My Top Nine Underrated Vampire Movies

My Top Nine Underrated Vampire Movies August 20, 2018

Fang flicks for fun chicks. I did a very short (~12 mins) interview with Doxacast, the podcast of the Christian sf/f/horror convention Doxacon. (EARLY BIRD TIX STILL AVAILABLE! Do you know who both R.A. Lafferty and the Theotokos are? Do you want to know whether our God is a trickster God, or why the Eucharist is not a werewolf? GET YOUR DOXACON TICKET TODAY.) Anyway, we began with a brief riff on what might interest a Christian in horror films, which was the three-sentence version of an article I wrote for America magazine. Then we sunk our teeth into the bats-and-bloodbaths genre, with my top nine underrated Dracula dreamscapes.

NB: I didn’t list some films I love because they’re so well-known–this is why you won’t find the Lugosi Dracula, or either the silent or ’70s Nosferatu, or Let the Right One In. And I didn’t list some films because they are still crawling up the endless Netflix ladder, e.g. Vampyr and Daughters of Darkness and Dracula: Pages from a Virgin’s Diary, so I have no idea if they’re good. Feel free to suggest chillers I missed.

Links go to my reviews.

#9. Cronos. By the way, if you want to watch a really bad movie which does a brilliant job with the whole “vampires go from fantasy to tragedy when you throw in a child vampire, because never growing old is a fantasy but never growing up is a tragedy” thing, Kristen Dunst is basically the one thing Interview with the Vampire has going for it. (Well, that and the frankly too-subtle suggestion that vampirism is wealth and power: the predatory camera in the opening scene prowling unseen among the San Francisco homeless people; the burning of the plantation.)

#8. Dracula’s Daughter. I had a still from this film, xeroxed out of my copy of The Celluloid Closet, scotch-taped into my locker in high school, next to the Newsweek photos of Kathleen Hanna (the ones that got her fired from her stripping job).

#7. Near Dark. I know it’s basically fairly-rated, but I wanted the contrast where Near Dark is ranked just a tiny bit lower than 1987’s other vampire classic; and I wanted to talk about the undercurrents of the protagonist/audience-identification character. But really, this is a terrifically-crafted film, and has probably the single greatest child vampire this side of Elli.

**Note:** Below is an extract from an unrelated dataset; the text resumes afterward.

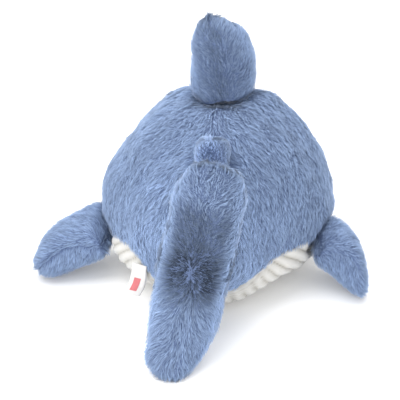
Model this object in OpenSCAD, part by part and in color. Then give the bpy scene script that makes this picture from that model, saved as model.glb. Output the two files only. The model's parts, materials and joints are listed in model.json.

#6. The Lost Boys. THIS FILM IS SO GREAT. If you can make your way through the three-count-’em-three phenomenal openings, any one of which would be a terrific opener–the long swoop across the Pacific surf with “Cry, Little Sister” playing; the carousel scene with the biker vampires; the car trip into town with the real ’80s punk children and “People Are Strange”–and not want to devour this movie, you need to have a real deep conversation with the Lord.

Also, a piece of Lost Boys trivia: One of the stuntmen/extras is my actual favorite figure skater of all time, Christopher “Bowman the Showman” Bowman.

#5. Bram Stoker’s Dracula. So beautiful… so dumb.

#4. Thirst. A strange, sad, hard-to-watch Korean film about a suicidal Catholic priest who becomes a vampire. Vampirism as desecration, as defilement of the sacraments–not only Communion but confession.

#3. A Girl Walks Home Alone at Night.

#2. Valerie and Her Week of Wonders. A frequently-lovely Czechoslovakian movie whose visceral horror comes from the way it uses vampirism as a very, very blunt metaphor for clergy sexual abuse.

#1. The Addiction. “All sin tends to be addictive, and the terminal point of addiction is what is called damnation.”